Married priests in Brazil?

Deacon Greg Kandra - published on 12/30/16

One progressive theologian thinks it could happen.

From NCR:

Pope Francis may soon fulfill the Brazilian bishops’ special request to allow married priests to resume their priestly ministry, liberation theologian Leonardo Boff said in a Dec. 25 interview in the German daily Kölner Stadt-Anzeiger. “The Brazilian bishops, especially the pope’s close friend Cardinal Claudio Hummes, have expressly requested Pope Francis to enable married priests in Brazil to return to their pastoral ministry,” Boff said. “I have recently heard that the pope wants to fulfil this request — as an experimental, preliminary phase for the moment confined to Brazil.” With its 140 million Catholics, Brazil needs at least 100,000 priests but it only has 1,800, which is a “catastrophe,” Boff said. “No wonder the faithful are going over to the evangelical churches or to the Pentecostals in droves, as they are filling the personnel vacuum.

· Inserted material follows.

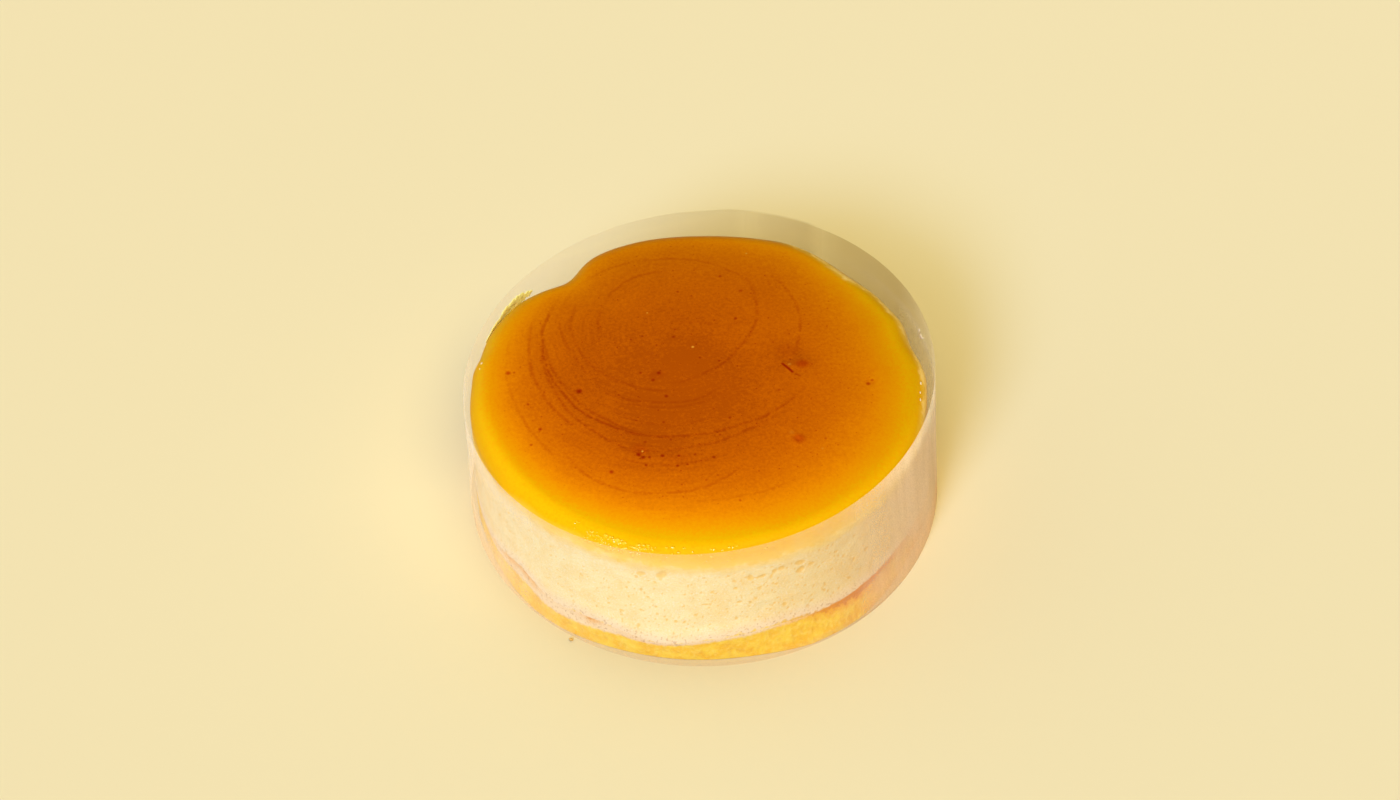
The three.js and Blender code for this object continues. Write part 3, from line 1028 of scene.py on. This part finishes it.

If the many thousands of priests who have married are once again allowed to practice their ministry, that would be a first step to improving the situation but at the same time also an impulse for the church to free itself of the fetters of celibacy.” Asked if he, as a former Franciscan, would reassume his priestly ministry should the pope decide to acquiesce to the Brazilian bishops’ request, Boff replied, “I personally do not need such a decision. It would not change anything for me as I have continued to do what I have always done: I baptize, bury and when I come to a community that has no priest, I celebrate Mass with the faithful. Up to now, as far as I know, no bishop has ever objected, let alone forbidden me to do this. On the contrary, bishops often tell me to keep it up, as people have a right to the Eucharist.”

Read more.

It’s worth remembering that the ancient teaching of the Church has always held that married men can be ordained—but those already ordained cannot get married. (To this day, that remains the discipline of the Eastern churches, the permanent diaconate, the Pastoral Provision and the Anglican Ordinariate.) This move would, in effect, disrupt 2,000 years of tradition. I can’t see it happening. If the Church in Brazil or elsewhere needs more priests, it will have to find another way.